A downgrade is always a downgrade. It’s rare that a slide either in a person or a movement or a denomination or an organization is reversed permanently. Nineveh repented all the way from the king to the peasants, but a generation later they had slid back again. Eventually their judgment came about.

God didn’t institute marriage the way He did, and set up women’s roles in life and marriage in order to be mean. He didn’t do it because He likes the man more. He didn’t do it to restrict us. He did it so we would help the man. In marriage, man and woman are two cogs that fit together and the institution would then work well. He did it so women could be cared for, safe in the house of our father or husband, under the authority of our pastors. He did it because he knows that is best for us. He is not a mean God but a merciful and wise God.

A year ago, Moore came out against complementarianism, a biblical doctrine that champions male headship and female submission. She said it was a doctrine of man, and repented of having ‘submitted to it and taught it.’ [In fact, Moore never submitted to it, she just pretended like she did]. See? Backsliding rarely ever reverts but goes on to an inevitable sad end.

Satan uses the Godly headship of the man and the submission of the woman as a weapon named feminism as he had used the fruit as a weapon. The devil wants to disrupt, or even better, destroy marriage and the family.

As mentioned, MacArthur’s ‘Go Home’ ignited a firestorm that still rages today. Ye he said nothing that isn’t biblical. See how the secular world, sinners, and feminists writhe against the clear word of God!

I pray that you, dear sister, are content at home. It isn’t the wide world, with notice and fame and accolades. You get no educational certificates for cleaning a diaper. You get no trophies for putting the dishes away. You get no salary for vacuuming. Yet every profession has its mundane portions, and every profession has its fulfillments. In the profession the Lord set out for us, our satisfactions come when a child finally makes a moral decision, when a husband is relaxed and content ready to face the next day in the world, when your baby grows into a strong man and a Christian, when your family gracefully withstands an illness relying on Jesus…these are the accolades in which the Holy Spirit has surrounded you. And those are eternal!

Here is the transcript of the actual ‘Go home’ comment. Below that is the actual video of the moment in the Truth Matters conference. Below that is an interview with Justin Peters and Susan Heck about the issue of Beth Moore and her ilk within the church.

This is the transcript of the full comment, lightly edited for clarity and flow. TF = Todd Friel. PJ = Phil Johnson. JM = John MacArthur.

JM: There’s no case that can be made biblically for a woman preacher. Period paragraph end of discussion.

TF: So let me see if I can get a clarification on that one, Phil, anything to add?

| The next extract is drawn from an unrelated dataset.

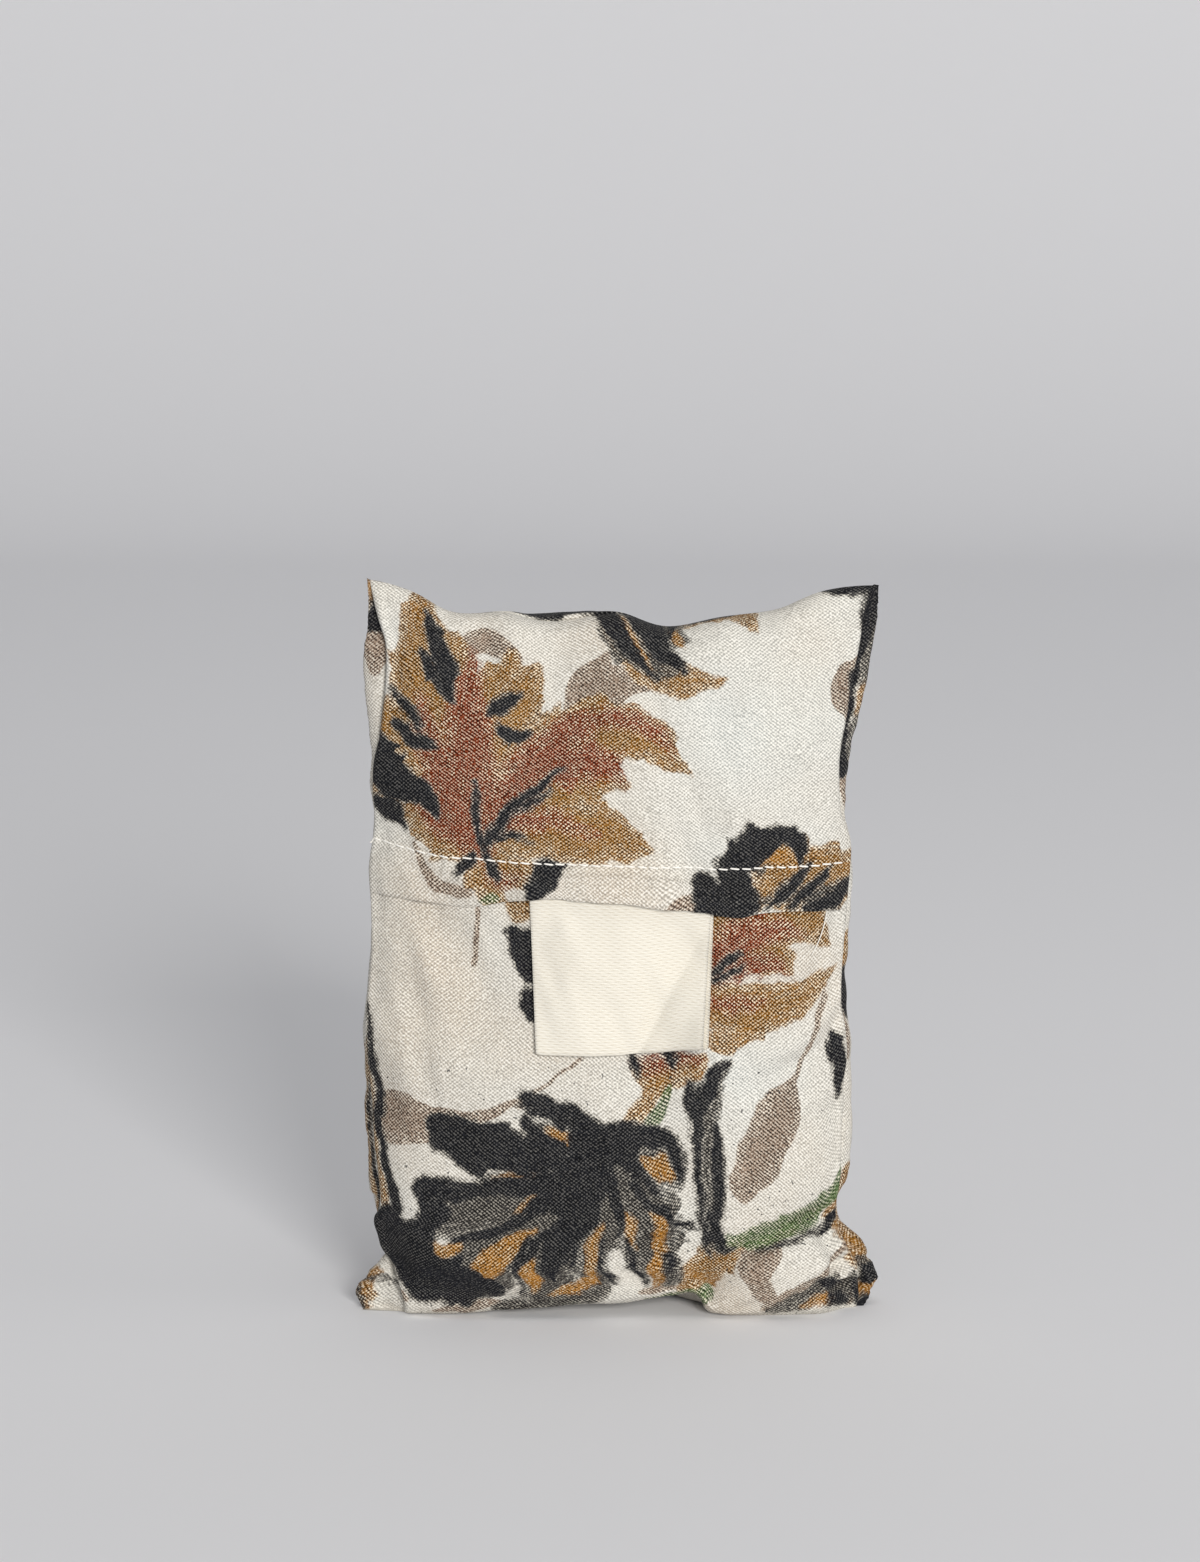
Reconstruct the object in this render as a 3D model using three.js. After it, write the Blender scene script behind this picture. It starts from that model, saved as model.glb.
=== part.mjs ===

PJ: The word that comes to my mind is narcissistic. I think the first time I saw her I thought she is … this is a going back to the last session of what Mike [Riccardi] said this is what it looks like to preach yourself rather than Christ. And she in fact she has said that. She said ‘I read the Bible and I try to find myself in the narrative. I put myself in the narrative.’ That that is exactly what she does.

TF: All right one more and then we will get into our video clips…

JM: I would just add one thing. Just because you have the skill to sell jewelry on the tv sales channel doesn’t mean you should be preaching. There are people who have a certain hawking skills, natural abilities to sell. They have energy and personality and all of that, but that doesn’t qualify you to preach.

TF: Dr. MacArthur we’ve done this a number of times and I’ve asked you a number of questions on pretty broad ranging issues. I’m perceiving this is actually troubling you.

JM: It’s profoundly troubled me because I think the church is caving into women preachers. Just the other day the same thing happened with Paula White. A whole bunch of leading evangelicals endorsed her new book. She’s a heretic and a prosperity preacher, three times married and what are they thinking? The ‘me too’ movement again, is the culture reclaiming ground in the church.

JM: When the leaders of evangelicalism roll over for women preachers the feminists have really won the battle. The primary effort in feminism is not equality. It’s not. They don’t want equality. That’s why 99% of plumbers are men. They don’t want equal power to be a plumber. They want to be senators, preachers, congressmen, president, the power structure in a university. They want power, not equality. And this is the highest location they can ascend to that power in the evangelical church and overturn what is clearly scriptural.

JM: So I think this is feminism gone to church this is why we can’t let the culture exegete the Bible. I need to add a footnote. When the Southern Baptist met in June and they passed Resolution Nine and they said intersectionality and critical theory are useful tools in interpreting the Bible that was a watershed moment for that entire movement, because if the culture has the right to interpret the Bible they will interpret the Bible and liberalism will take over.

JM: So, I mean this is this is not a minor issue when you literally overturn the clear teaching of scripture to empower people who want power, you have given up biblical authority. This is not a small issue.

JM: When you decide that the culture can interpret the scripture and you need cultural cues to translate the Bible the horse is out of the barn.